1966 DERELICT BRONCO
ICON 4x4’s latest creation is their first Bronco BR Derelict. As ICON Founder/Lead Designer Jonathan Ward says, “We bought the truck from its original owner. It was way too cool for our normal process and had to be a Derelict. Twenty minutes after posting a photo of it on Instagram, a guy reached out and said, ‘I get it, I want it.’ We found the right client for this project.”
When the truck was complete but prior to delivery to its new owner, Ward collaborated with famed nature photographer Shane Russeck to create a limited-edition photo to raise money for the American Wild Horse Campaign (americanwildhorsecampaign.org). In a project loosely inspired by Ford’s 1966 ad campaign for the Bronco, Ward and Russeck set out to photograph the ICON Derelict with a herd of wild mustangs in Central California.

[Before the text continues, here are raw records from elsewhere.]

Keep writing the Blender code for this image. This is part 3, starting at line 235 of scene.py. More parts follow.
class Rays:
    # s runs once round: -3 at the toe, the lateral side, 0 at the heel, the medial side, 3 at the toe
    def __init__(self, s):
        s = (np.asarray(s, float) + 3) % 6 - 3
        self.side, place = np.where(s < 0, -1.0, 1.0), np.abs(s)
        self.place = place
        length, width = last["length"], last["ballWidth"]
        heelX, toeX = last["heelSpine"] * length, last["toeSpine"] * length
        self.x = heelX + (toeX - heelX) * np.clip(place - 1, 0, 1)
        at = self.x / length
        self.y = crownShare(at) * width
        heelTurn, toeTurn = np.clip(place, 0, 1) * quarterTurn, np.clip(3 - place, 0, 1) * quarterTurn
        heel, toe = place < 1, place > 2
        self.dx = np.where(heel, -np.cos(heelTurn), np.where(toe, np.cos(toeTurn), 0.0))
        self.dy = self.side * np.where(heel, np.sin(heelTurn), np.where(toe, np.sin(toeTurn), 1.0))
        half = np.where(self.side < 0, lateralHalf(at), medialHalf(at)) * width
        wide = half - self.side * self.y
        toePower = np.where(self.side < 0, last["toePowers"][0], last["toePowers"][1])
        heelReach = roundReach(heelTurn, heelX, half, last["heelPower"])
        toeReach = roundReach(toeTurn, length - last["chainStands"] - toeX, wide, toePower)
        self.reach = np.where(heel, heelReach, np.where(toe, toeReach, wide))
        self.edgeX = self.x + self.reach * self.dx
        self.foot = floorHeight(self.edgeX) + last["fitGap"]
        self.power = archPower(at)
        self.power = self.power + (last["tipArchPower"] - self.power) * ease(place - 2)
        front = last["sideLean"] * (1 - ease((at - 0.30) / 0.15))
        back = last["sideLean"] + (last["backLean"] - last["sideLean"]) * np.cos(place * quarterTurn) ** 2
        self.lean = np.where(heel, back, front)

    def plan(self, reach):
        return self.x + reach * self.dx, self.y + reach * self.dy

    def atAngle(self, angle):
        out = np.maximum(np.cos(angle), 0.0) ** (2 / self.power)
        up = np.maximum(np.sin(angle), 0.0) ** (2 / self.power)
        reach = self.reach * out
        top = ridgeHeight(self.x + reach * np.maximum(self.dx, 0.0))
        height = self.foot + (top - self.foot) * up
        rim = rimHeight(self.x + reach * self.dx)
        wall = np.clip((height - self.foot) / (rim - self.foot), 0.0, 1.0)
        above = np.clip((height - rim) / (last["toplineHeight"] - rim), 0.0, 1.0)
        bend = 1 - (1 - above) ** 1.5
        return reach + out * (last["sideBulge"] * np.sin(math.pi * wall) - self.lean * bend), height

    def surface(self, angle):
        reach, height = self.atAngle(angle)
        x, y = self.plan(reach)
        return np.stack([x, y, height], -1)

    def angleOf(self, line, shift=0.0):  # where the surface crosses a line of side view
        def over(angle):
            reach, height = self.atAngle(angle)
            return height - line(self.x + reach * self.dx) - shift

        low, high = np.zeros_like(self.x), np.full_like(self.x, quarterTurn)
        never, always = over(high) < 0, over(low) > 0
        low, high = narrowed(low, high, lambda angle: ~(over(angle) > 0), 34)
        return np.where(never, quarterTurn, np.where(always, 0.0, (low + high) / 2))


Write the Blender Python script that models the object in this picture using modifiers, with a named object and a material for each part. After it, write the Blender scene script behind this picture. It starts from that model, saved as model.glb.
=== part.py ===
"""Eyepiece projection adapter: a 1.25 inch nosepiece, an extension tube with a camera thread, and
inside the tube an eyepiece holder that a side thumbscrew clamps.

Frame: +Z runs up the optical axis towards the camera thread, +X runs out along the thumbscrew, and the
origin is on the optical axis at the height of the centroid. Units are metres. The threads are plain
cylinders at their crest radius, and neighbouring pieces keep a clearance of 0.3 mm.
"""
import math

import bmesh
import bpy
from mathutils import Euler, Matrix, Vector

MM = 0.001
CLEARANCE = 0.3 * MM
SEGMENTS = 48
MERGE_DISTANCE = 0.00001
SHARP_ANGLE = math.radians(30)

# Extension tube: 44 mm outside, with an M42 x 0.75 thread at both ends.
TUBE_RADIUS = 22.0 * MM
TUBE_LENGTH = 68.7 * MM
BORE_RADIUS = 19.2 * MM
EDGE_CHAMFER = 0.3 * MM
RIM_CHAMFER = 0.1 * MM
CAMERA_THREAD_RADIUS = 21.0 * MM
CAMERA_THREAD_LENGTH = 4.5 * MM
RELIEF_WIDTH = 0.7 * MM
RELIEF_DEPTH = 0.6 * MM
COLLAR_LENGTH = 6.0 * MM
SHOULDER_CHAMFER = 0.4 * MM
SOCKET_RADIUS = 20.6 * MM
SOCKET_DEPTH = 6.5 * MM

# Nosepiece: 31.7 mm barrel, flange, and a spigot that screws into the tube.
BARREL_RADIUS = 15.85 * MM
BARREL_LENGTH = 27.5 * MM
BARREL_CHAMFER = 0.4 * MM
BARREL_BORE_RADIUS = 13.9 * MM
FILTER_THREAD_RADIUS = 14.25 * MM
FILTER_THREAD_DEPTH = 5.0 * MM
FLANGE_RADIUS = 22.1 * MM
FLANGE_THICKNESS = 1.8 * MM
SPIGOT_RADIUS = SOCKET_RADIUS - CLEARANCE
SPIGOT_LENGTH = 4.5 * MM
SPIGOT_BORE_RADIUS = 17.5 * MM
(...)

“The shot we wanted to get was one-in-a-million, but we were up for the challenge,” Jonathan Ward says. “We hit the jackpot! To experience the mustangs’ majesty in the wild was an amazing experience. They face so many challenges in the modern world.”
The resulting limited-edition print of the stunning image is called American Horse Power. Only 150 of these gallery-quality 24x36 prints will be made, each signed and numbered by photographer Shane Russeck; $100 from the sale of each will go directly to the American Wild Horse Campaign for protecting America’s wild mustangs on our public land. To order, please visit shanerusseckphoto.com/american-horse-power.
The ICON BR Derelict used for the project is a rare 1966 Roadster model. Only offered that year, this model featured no heater, no radio, no doors, no top, and fiberglass door inserts. ICON retained the existing body and all of the related factory features. They even added a factory knob to provide Bluetooth sound through Focal speakers hidden under the dash.
Otherwise, the vehicle received the bespoke ICON BR treatment. “It’s made to look like we did absolutely nothing from the exterior,” Jonathan Ward says. “That sounds easy, but it’s actually harder than our normal process. We had to be very forensic. We also faux patina-painted some of the new components, like the modified Tuffy center console and adjustable Ididit steering column. That ‘faux’ concept hurts my brain, but it actually works when done right.” To prevent further patina degradation, the Derelict BR was sealed with a ceramic coating by Ceramic Pro upon completion.
Under the old skin, the Derelict BR features modern engineering. The tried-and-true rigid frame ICON co-engineered with Art Morrison Enterprises accommodates a modern suspension. The rear is a four-link system, while the front uses radius arms. Eibach coil springs over Fox shocks control the ride. For ultimate geartrain reliability, ICON uses Dynatrac ProRock axles. The front is a fortified Dana 44 with hardened shafts and other upgrades, and rear is an even beefier Dana 60 design; both have selectable ARB Air Lockers for the optimal blend of on-road cornering and off-road traction. A Sport Brake system ICON engineered with Brembo includes large rotors and calipers plus hydroboost to stop the 33-inch BFGoodrich all-terrain tires quickly. To fit the big brakes, ICON designed custom 18-inch alloy wheels inspired by the factory steel rims — complete with period-looking hubcaps. Circle Racing manufactured the wheels from ICON’s CAD files.
Power comes from a 426-hp Mustang GT 5.0L Coyote crate engine mated to an Aisin AX15 5-speed manual transmission. A twin-stick Advance Adapters Atlas II transfer case sends power to the axles.
A few finishing details were added. To further protect the body tub, ICON coated the floorboard on both sides with heat-treated polyuria material. The top side was colored white to retain a factory look. Similarly, the seats were re-upholstered in period-correct silver vinyl. ICON also sourced a factory rear seat (not offered in the Roadster models) so that the Derelict BR’s owner can “share the fun,” as Jonathan Ward says.
“This is the first of what we hope will be many Derelict BRs,” Ward adds. “They’re entirely too much fun.”